Find the lines below that contain the string "degrees". Copy each one.

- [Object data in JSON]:
┄┄┄┄┄┄┄┄┄┄┄┄┄┄┄┄┄┄┄┄

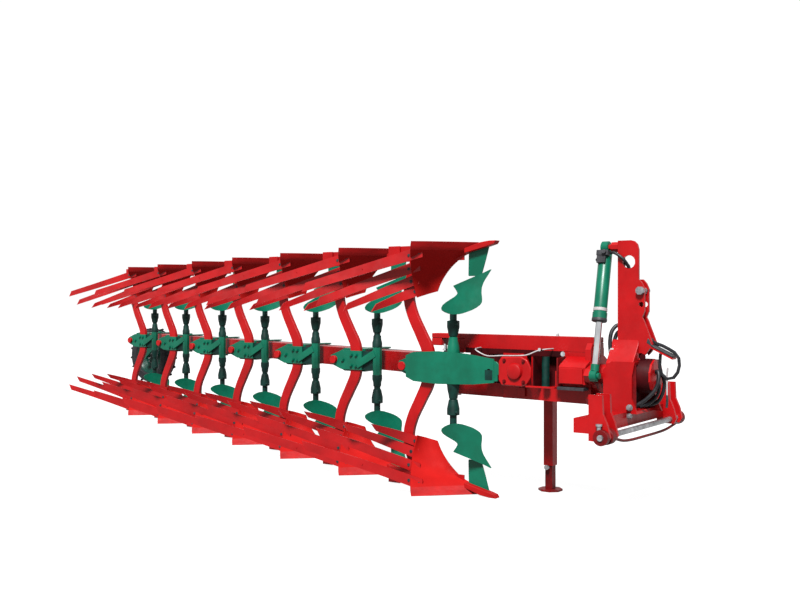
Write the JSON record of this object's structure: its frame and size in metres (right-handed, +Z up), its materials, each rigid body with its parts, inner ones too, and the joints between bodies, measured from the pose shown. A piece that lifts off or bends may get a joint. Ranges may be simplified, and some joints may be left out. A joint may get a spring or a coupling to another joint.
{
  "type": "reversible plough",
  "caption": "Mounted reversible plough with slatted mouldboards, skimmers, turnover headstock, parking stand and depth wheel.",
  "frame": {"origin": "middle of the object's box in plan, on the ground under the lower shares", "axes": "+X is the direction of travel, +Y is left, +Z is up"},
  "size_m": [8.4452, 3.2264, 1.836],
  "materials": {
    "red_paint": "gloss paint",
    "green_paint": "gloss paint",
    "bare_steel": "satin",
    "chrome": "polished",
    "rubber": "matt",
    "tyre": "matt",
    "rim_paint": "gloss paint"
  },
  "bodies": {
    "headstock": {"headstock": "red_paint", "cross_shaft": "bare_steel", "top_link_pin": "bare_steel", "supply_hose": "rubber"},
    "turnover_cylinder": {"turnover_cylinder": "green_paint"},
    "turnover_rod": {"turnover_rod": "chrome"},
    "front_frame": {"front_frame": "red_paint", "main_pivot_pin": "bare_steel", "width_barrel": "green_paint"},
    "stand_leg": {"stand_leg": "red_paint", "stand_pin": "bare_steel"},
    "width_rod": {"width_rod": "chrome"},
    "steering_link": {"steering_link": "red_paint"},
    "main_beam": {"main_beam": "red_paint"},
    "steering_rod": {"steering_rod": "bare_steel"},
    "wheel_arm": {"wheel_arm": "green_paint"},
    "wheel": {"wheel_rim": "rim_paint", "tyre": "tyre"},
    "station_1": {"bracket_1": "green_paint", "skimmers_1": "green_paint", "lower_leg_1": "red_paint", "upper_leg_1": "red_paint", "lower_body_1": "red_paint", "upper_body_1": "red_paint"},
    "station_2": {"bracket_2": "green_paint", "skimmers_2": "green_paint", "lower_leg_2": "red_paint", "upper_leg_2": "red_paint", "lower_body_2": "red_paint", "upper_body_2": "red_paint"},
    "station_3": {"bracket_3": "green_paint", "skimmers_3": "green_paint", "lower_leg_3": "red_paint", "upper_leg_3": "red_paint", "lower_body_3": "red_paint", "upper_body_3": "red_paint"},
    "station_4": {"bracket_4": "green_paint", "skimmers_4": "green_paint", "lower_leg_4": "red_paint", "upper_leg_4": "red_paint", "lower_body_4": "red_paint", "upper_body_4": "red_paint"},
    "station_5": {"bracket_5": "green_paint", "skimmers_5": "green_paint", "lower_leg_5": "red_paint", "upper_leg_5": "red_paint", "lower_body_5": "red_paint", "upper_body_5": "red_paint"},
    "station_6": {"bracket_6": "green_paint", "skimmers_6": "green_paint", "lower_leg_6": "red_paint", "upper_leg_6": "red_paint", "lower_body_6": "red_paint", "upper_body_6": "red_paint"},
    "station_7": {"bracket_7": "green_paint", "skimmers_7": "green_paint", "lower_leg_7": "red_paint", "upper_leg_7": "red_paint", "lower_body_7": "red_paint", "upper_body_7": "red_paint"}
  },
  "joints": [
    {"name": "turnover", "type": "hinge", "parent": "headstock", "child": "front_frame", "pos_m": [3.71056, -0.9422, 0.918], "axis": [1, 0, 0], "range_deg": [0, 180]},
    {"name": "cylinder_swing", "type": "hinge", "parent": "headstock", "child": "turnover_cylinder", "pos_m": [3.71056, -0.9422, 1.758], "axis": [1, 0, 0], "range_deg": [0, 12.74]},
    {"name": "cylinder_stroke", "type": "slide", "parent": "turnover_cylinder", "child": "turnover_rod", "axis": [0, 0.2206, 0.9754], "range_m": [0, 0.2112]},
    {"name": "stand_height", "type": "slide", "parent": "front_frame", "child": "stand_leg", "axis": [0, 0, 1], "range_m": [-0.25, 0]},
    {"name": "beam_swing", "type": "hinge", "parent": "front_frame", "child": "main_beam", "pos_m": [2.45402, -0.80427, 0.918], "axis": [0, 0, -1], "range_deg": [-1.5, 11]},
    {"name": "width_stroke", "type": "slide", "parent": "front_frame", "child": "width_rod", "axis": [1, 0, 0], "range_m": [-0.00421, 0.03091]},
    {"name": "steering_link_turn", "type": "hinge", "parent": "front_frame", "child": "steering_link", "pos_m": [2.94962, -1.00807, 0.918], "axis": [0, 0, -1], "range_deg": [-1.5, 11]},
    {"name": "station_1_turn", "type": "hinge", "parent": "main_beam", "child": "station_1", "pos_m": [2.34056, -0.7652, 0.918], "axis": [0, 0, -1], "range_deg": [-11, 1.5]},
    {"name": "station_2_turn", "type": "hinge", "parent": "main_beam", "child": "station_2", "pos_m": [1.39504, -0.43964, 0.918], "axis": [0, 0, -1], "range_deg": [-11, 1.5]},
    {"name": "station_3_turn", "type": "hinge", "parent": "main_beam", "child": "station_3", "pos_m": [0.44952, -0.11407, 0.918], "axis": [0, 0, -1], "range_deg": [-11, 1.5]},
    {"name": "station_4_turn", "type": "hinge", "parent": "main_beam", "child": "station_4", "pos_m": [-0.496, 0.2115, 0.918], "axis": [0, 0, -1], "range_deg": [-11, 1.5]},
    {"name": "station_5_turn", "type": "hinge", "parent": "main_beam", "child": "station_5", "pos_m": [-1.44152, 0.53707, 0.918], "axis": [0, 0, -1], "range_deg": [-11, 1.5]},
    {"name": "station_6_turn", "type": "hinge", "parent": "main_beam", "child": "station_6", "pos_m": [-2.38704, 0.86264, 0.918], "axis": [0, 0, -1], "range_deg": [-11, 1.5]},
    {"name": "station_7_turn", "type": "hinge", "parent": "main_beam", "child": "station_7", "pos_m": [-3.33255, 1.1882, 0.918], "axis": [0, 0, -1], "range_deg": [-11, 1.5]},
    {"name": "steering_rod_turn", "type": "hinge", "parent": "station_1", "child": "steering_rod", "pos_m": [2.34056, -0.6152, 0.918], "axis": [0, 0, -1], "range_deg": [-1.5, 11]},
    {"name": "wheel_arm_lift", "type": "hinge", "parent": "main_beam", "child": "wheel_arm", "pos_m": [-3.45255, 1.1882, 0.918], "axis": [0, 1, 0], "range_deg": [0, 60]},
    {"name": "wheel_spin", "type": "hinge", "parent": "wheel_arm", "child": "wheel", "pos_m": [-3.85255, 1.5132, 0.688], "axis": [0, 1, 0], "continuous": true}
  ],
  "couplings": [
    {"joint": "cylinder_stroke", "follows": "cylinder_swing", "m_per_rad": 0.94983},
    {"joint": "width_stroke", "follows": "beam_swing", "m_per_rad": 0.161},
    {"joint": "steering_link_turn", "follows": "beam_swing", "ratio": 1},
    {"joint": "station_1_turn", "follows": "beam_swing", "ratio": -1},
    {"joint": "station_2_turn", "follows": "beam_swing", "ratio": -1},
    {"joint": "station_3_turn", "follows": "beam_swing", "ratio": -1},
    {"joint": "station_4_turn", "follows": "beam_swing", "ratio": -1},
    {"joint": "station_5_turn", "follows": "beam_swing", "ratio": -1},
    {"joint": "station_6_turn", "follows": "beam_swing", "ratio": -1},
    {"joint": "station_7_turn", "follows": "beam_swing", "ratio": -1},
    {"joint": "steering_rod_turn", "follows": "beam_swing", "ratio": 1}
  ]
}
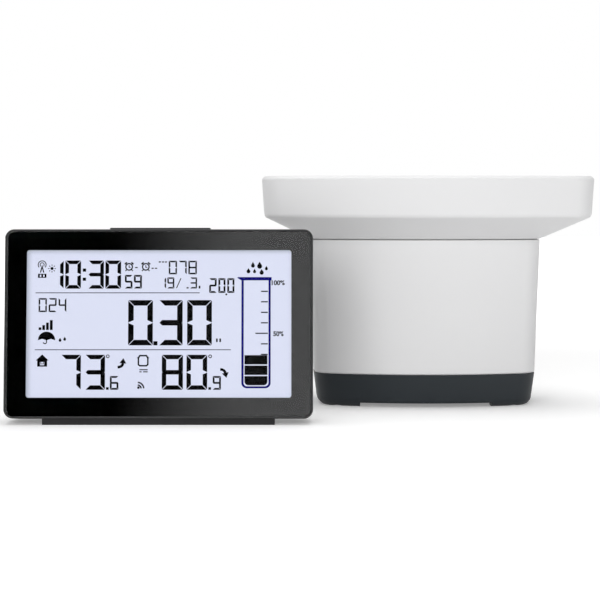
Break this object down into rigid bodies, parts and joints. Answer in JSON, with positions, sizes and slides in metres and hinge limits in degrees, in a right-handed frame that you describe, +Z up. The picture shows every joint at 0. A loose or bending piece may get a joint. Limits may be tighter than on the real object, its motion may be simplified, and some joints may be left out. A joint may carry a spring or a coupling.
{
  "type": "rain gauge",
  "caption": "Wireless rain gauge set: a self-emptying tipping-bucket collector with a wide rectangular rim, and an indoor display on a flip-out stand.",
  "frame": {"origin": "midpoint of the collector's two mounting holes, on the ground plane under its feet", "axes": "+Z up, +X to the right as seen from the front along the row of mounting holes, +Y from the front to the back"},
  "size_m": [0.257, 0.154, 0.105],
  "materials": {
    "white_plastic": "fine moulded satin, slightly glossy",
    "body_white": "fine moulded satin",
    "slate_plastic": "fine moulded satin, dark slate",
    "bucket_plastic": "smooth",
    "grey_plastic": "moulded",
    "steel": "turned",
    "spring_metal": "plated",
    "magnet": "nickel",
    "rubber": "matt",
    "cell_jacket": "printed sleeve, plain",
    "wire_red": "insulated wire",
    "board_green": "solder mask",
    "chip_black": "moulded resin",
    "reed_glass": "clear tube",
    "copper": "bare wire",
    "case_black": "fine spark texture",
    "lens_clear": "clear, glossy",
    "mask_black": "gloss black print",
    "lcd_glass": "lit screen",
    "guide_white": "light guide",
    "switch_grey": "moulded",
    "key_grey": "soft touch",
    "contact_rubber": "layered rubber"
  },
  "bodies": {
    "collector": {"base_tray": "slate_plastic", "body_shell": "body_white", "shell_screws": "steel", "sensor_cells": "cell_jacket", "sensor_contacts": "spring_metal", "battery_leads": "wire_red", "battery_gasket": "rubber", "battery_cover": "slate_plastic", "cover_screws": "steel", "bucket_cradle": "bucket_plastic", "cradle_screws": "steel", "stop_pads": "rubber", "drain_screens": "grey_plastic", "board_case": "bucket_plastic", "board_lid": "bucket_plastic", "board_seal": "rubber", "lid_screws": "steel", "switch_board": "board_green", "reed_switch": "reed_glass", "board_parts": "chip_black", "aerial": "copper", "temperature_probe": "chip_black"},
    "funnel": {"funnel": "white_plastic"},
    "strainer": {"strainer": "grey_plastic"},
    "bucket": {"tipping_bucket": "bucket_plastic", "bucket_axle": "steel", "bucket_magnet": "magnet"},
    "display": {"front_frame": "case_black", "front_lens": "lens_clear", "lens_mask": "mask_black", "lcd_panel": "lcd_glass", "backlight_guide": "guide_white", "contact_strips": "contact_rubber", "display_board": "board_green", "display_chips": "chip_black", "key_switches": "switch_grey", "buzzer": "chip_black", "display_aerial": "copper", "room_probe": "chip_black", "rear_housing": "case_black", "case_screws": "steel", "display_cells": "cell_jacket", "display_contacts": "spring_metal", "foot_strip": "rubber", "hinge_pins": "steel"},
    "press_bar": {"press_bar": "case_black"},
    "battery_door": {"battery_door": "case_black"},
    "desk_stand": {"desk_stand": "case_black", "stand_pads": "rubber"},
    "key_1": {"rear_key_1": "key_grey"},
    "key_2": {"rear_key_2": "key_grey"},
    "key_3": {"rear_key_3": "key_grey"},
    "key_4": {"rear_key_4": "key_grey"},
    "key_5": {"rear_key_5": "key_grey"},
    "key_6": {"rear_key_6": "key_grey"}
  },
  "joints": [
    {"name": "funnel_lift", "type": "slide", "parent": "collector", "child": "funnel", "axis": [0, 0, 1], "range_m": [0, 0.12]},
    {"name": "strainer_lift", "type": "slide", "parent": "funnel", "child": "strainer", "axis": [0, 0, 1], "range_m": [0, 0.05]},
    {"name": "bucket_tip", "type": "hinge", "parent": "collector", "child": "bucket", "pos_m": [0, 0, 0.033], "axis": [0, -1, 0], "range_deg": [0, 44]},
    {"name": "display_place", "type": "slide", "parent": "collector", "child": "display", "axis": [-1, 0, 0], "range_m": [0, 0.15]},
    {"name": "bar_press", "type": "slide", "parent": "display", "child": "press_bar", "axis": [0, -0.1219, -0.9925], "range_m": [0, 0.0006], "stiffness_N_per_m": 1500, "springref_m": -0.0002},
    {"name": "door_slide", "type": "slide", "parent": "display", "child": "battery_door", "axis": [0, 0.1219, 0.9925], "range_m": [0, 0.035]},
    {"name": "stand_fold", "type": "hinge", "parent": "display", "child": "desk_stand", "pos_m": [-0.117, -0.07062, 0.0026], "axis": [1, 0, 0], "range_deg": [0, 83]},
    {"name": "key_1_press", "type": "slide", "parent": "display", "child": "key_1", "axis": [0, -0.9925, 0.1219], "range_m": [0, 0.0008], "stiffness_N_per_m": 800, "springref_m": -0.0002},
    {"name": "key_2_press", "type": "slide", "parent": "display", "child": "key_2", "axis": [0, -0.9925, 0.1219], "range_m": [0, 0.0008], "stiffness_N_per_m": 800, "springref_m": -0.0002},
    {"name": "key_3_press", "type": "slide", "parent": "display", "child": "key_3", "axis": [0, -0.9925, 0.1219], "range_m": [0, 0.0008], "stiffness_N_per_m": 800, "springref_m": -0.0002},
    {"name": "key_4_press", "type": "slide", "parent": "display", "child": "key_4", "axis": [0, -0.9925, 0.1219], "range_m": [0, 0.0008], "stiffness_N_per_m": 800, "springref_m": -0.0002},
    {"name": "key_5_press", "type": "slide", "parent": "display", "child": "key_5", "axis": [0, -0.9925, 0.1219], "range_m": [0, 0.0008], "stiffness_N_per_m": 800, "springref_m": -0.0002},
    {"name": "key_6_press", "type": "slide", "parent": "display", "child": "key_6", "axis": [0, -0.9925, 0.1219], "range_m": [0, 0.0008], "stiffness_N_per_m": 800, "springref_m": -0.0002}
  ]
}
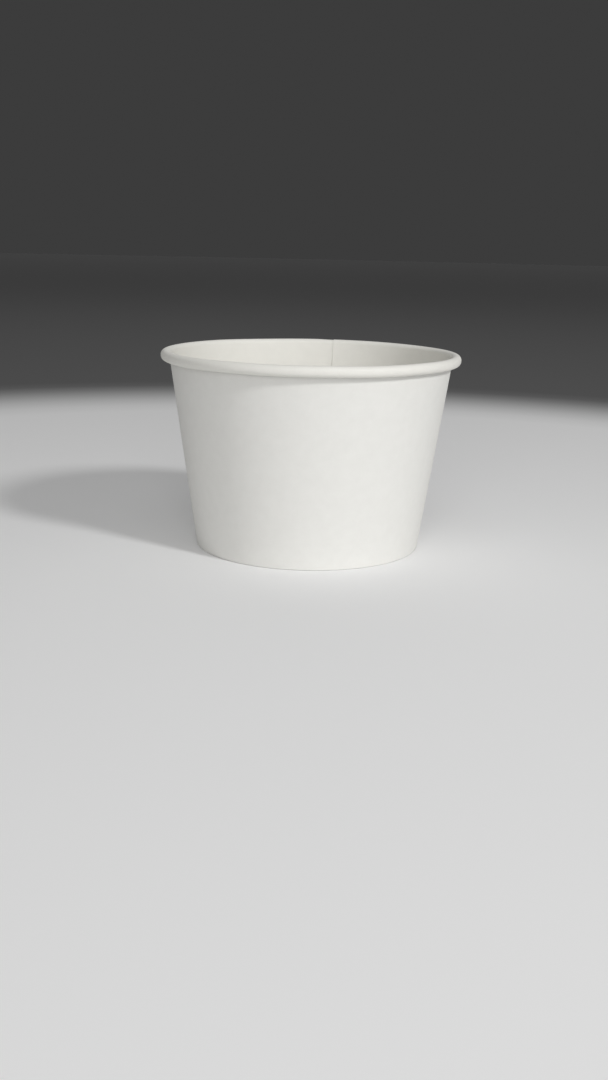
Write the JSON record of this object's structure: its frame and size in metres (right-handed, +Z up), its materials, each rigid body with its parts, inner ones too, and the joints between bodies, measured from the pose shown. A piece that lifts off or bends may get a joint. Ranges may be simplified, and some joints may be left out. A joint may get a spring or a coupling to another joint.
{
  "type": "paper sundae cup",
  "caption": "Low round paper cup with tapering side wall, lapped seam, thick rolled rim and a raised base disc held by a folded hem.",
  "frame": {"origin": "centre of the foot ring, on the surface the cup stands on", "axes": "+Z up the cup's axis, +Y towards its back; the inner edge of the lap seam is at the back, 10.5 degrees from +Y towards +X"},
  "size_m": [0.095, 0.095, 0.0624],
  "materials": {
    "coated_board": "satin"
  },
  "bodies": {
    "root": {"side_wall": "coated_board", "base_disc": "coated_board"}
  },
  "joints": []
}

┄┄┄┄┄┄┄┄┄┄┄┄┄┄┄┄┄┄┄┄

- [Exercise output]:
Break this object down into rigid bodies, parts and joints. Answer in JSON, with positions, sizes and slides in metres and hinge limits in degrees, in a right-handed frame that you describe, +Z up. The picture shows every joint at 0. A loose or bending piece may get a joint. Limits may be tighter than on the real object, its motion may be simplified, and some joints may be left out. A joint may carry a spring or a coupling.
  "frame": {"origin": "centre of the foot ring, on the surface the cup stands on", "axes": "+Z up the cup's axis, +Y towards its back; the inner edge of the lap seam is at the back, 10.5 degrees from +Y towards +X"},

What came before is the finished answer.